Data supplied ::
'''

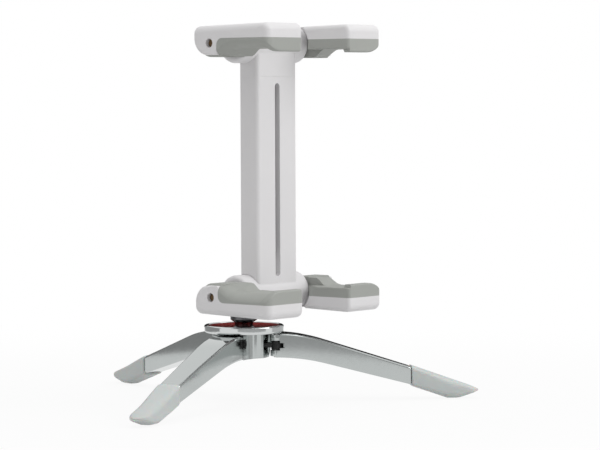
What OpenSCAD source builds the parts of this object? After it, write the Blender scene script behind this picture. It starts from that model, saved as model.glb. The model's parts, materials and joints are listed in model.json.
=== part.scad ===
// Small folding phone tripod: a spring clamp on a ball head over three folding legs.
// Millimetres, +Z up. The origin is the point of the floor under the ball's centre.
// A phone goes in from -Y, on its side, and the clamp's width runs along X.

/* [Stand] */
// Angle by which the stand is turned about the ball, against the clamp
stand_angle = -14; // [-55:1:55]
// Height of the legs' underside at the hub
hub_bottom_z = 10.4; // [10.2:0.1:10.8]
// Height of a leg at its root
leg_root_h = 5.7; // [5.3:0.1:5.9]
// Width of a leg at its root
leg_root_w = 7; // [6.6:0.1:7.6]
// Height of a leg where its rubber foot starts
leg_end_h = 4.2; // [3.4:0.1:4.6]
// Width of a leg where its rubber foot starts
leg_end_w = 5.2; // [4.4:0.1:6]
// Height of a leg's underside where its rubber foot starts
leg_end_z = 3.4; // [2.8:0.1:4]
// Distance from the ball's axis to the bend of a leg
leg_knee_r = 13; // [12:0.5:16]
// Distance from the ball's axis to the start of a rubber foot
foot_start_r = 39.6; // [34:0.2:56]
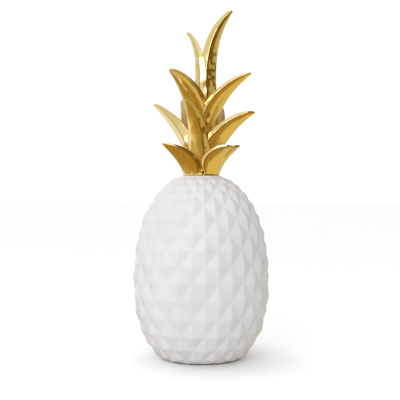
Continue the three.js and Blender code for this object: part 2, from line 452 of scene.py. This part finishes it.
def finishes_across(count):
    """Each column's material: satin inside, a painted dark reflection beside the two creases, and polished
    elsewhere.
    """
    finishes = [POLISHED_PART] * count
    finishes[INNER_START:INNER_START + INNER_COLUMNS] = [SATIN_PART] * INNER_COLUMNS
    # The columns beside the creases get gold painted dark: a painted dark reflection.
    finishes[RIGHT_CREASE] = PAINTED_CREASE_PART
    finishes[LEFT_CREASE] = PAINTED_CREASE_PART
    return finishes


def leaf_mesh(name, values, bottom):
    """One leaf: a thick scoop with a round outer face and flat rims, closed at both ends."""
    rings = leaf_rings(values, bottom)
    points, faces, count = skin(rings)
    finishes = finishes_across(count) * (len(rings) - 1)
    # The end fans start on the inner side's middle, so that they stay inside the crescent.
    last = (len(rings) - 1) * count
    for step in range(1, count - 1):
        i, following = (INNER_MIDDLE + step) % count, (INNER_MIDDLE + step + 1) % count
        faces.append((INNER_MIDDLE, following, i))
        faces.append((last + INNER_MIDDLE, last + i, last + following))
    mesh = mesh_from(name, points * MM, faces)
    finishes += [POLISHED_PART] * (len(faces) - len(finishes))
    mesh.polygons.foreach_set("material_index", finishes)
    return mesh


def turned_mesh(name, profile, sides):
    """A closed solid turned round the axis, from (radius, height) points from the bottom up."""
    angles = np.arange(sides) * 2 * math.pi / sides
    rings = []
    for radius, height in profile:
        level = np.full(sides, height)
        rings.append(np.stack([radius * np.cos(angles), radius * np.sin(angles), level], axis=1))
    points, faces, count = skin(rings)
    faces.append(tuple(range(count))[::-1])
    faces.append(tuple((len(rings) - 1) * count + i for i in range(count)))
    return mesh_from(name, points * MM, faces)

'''

Goal of the exercise ::
Write out, unaltered, the lines from the opening of the listing through the line that includes "return finishes".

Full response ::
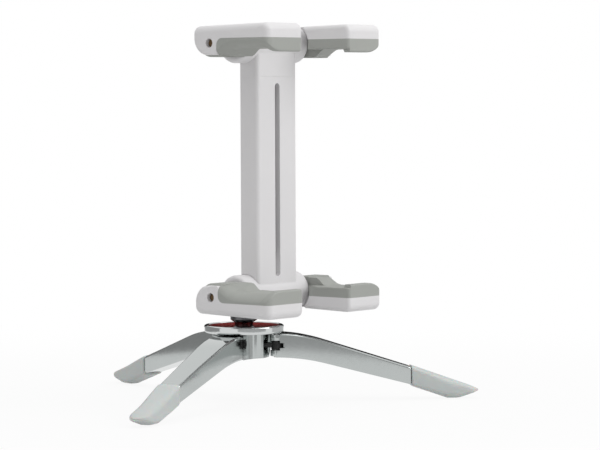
What OpenSCAD source builds the parts of this object? After it, write the Blender scene script behind this picture. It starts from that model, saved as model.glb. The model's parts, materials and joints are listed in model.json.
=== part.scad ===
// Small folding phone tripod: a spring clamp on a ball head over three folding legs.
// Millimetres, +Z up. The origin is the point of the floor under the ball's centre.
// A phone goes in from -Y, on its side, and the clamp's width runs along X.

/* [Stand] */
// Angle by which the stand is turned about the ball, against the clamp
stand_angle = -14; // [-55:1:55]
// Height of the legs' underside at the hub
hub_bottom_z = 10.4; // [10.2:0.1:10.8]
// Height of a leg at its root
leg_root_h = 5.7; // [5.3:0.1:5.9]
// Width of a leg at its root
leg_root_w = 7; // [6.6:0.1:7.6]
// Height of a leg where its rubber foot starts
leg_end_h = 4.2; // [3.4:0.1:4.6]
// Width of a leg where its rubber foot starts
leg_end_w = 5.2; // [4.4:0.1:6]
// Height of a leg's underside where its rubber foot starts
leg_end_z = 3.4; // [2.8:0.1:4]
// Distance from the ball's axis to the bend of a leg
leg_knee_r = 13; // [12:0.5:16]
// Distance from the ball's axis to the start of a rubber foot
foot_start_r = 39.6; // [34:0.2:56]
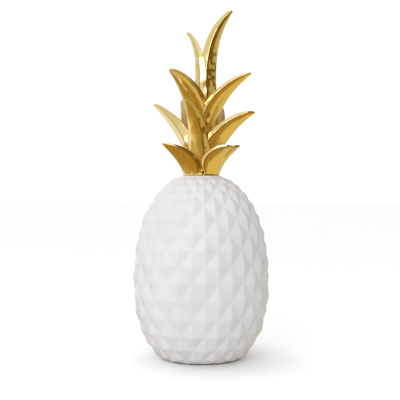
Continue the three.js and Blender code for this object: part 2, from line 452 of scene.py. This part finishes it.
def finishes_across(count):
    """Each column's material: satin inside, a painted dark reflection beside the two creases, and polished
    elsewhere.
    """
    finishes = [POLISHED_PART] * count
    finishes[INNER_START:INNER_START + INNER_COLUMNS] = [SATIN_PART] * INNER_COLUMNS
    # The columns beside the creases get gold painted dark: a painted dark reflection.
    finishes[RIGHT_CREASE] = PAINTED_CREASE_PART
    finishes[LEFT_CREASE] = PAINTED_CREASE_PART
    return finishes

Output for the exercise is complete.